--- START OF COLLECTED DATA ---

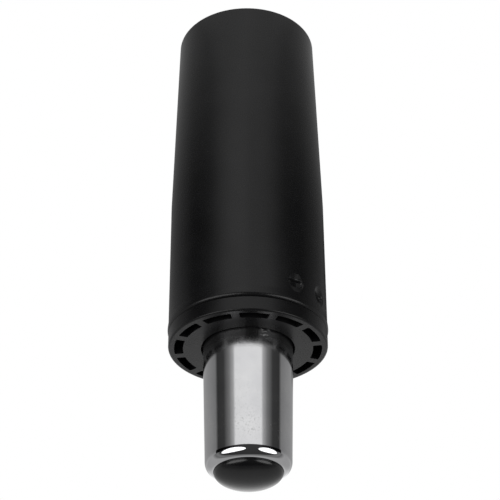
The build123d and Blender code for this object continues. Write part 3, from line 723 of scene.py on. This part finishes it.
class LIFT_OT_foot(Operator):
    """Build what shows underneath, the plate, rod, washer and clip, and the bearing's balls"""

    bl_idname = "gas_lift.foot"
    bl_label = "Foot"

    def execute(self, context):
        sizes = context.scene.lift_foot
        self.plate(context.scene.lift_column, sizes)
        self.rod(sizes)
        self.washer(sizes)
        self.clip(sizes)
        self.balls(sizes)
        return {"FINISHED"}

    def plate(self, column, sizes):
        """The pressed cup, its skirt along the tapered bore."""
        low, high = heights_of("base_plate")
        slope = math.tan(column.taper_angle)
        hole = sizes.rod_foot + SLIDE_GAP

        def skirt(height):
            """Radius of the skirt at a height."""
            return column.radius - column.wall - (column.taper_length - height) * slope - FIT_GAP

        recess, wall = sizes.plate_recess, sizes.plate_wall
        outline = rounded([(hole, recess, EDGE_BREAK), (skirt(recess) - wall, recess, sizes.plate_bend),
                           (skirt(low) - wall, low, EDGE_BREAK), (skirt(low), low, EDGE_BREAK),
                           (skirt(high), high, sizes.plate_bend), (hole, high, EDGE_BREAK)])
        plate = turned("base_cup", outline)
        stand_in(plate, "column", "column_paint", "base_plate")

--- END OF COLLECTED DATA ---

WHAT TO PRODUCE →
Return all of the data word for word.

ANSWER →
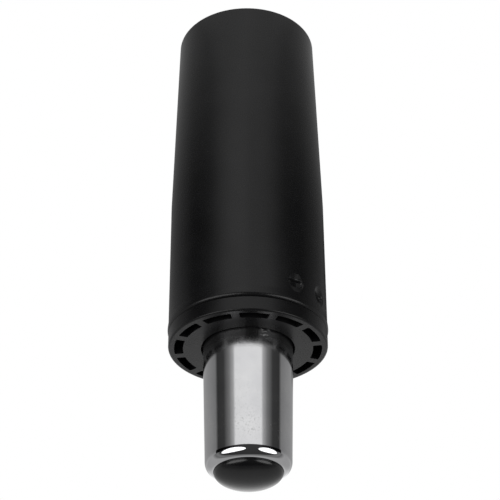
The build123d and Blender code for this object continues. Write part 3, from line 723 of scene.py on. This part finishes it.
class LIFT_OT_foot(Operator):
    """Build what shows underneath, the plate, rod, washer and clip, and the bearing's balls"""

    bl_idname = "gas_lift.foot"
    bl_label = "Foot"

    def execute(self, context):
        sizes = context.scene.lift_foot
        self.plate(context.scene.lift_column, sizes)
        self.rod(sizes)
        self.washer(sizes)
        self.clip(sizes)
        self.balls(sizes)
        return {"FINISHED"}

    def plate(self, column, sizes):
        """The pressed cup, its skirt along the tapered bore."""
        low, high = heights_of("base_plate")
        slope = math.tan(column.taper_angle)
        hole = sizes.rod_foot + SLIDE_GAP

        def skirt(height):
            """Radius of the skirt at a height."""
            return column.radius - column.wall - (column.taper_length - height) * slope - FIT_GAP

        recess, wall = sizes.plate_recess, sizes.plate_wall
        outline = rounded([(hole, recess, EDGE_BREAK), (skirt(recess) - wall, recess, sizes.plate_bend),
                           (skirt(low) - wall, low, EDGE_BREAK), (skirt(low), low, EDGE_BREAK),
                           (skirt(high), high, sizes.plate_bend), (hole, high, EDGE_BREAK)])
        plate = turned("base_cup", outline)
        stand_in(plate, "column", "column_paint", "base_plate")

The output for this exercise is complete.